In God’s Lonely Men 1: Under Attack, Riverside Studios, 14 Jan 18:45
Director Deborah Haywood
Twinkle Twinkle extract
Sophie’s mum has invited Megan over to play, but their game of Mummies and Daddies carries an unexpected insight into Megan’s sad world. Filmed completely from the point of view of the young kids, writer/director Deborah Haywood’s film tells a beautifully made tale about the ways in which children navigate the complex emotions of the grownup world. She reunites with the young cast of her previous short Sis, which won best short at Soho Rushes Short Film Festival.
In Family Affairs, ICA, 15 Jan 21:00
Nature House Inc.
Director Nick Jordan
A brooding experimental doc from LSFF favourite Nick Jordan, Nature House Inc., continues the director’s exploration of American culture and the natural world. Here Jordan turns his camera on the ‘Purple Martin’ bird houses that are proliferate in parts of small-town America. The rare migratory birds are apparently so attuned to the man-made houses that they now completely depend on them during their breeding season. Jordan contrasts the elegance of the babel-like ornithological towers with the neglected residences of the town’s run-down housing, a neat symbol of the conflict between the aspirations and hum drum reality of America.
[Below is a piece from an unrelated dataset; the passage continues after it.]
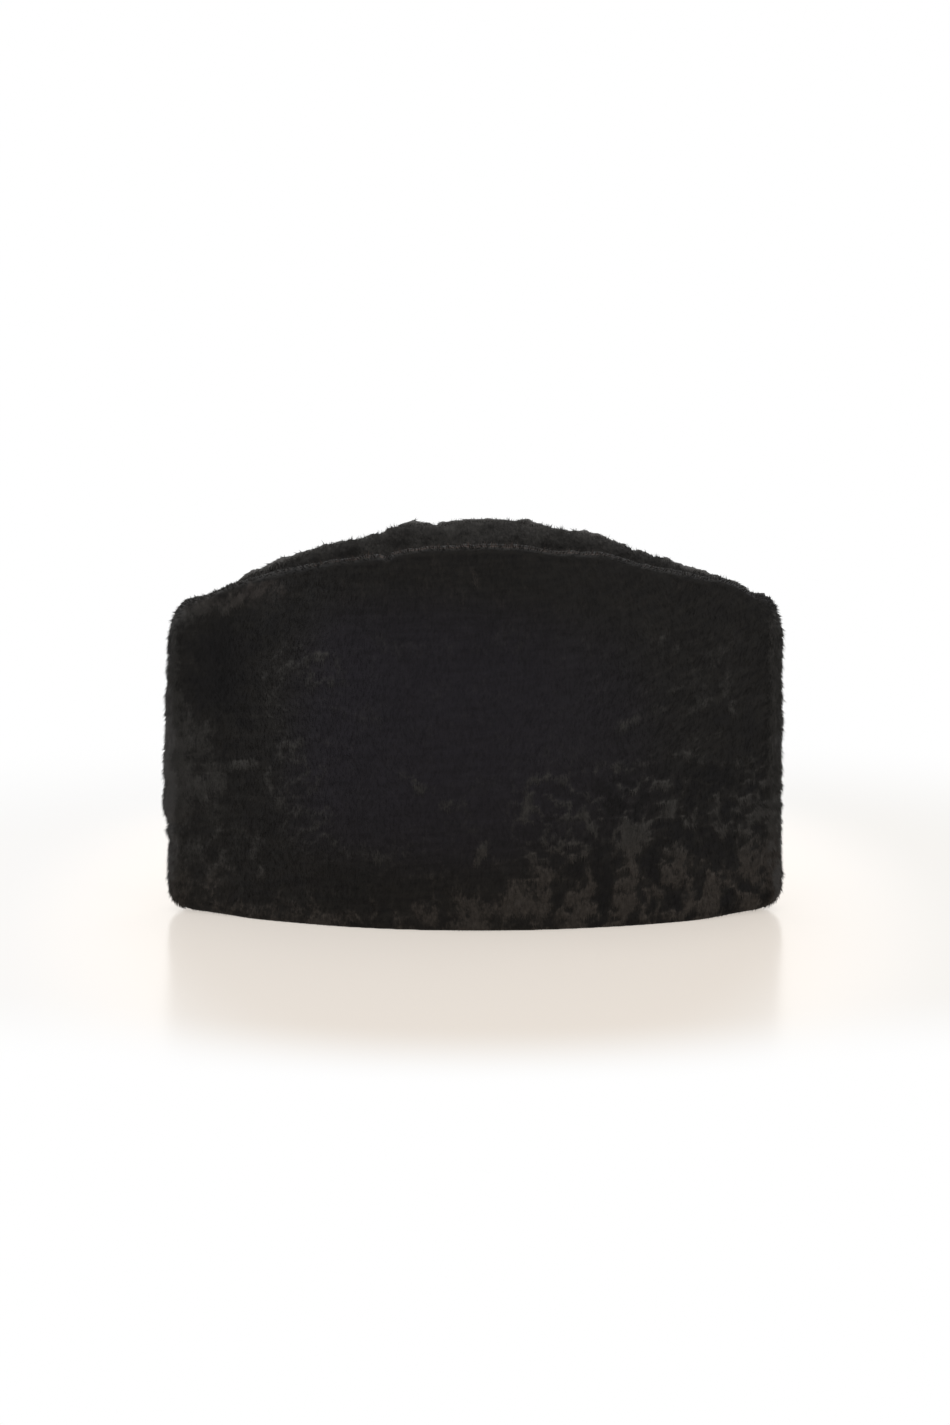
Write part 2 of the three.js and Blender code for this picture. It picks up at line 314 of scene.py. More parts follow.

In North American, Curzon Soho, 18 Jan 12:30
Cool Unicorn Bruv
Director Ninian Doff
Cool Unicorn Bruv
To round up the 11 sure-shot shorts, we have Ninian Doff’s Cool Unicorn Bruv, a brief look at the infestation of the celebrated mystical creatures in East London. Doff’s Smoga featured in Sight & Sound’s LSFF 9 preview and since then the director has been behind some fine low-budget music videos, including the ace promo for JJ Doom’s ‘Guv’nor’. Here, Doff contributes to Depict’s 90-second movie challenge with a sly slice of hipster humour – check out the kid trying to outdo the legendary beast with his bike’s ten gears and prosaic bell. Ping!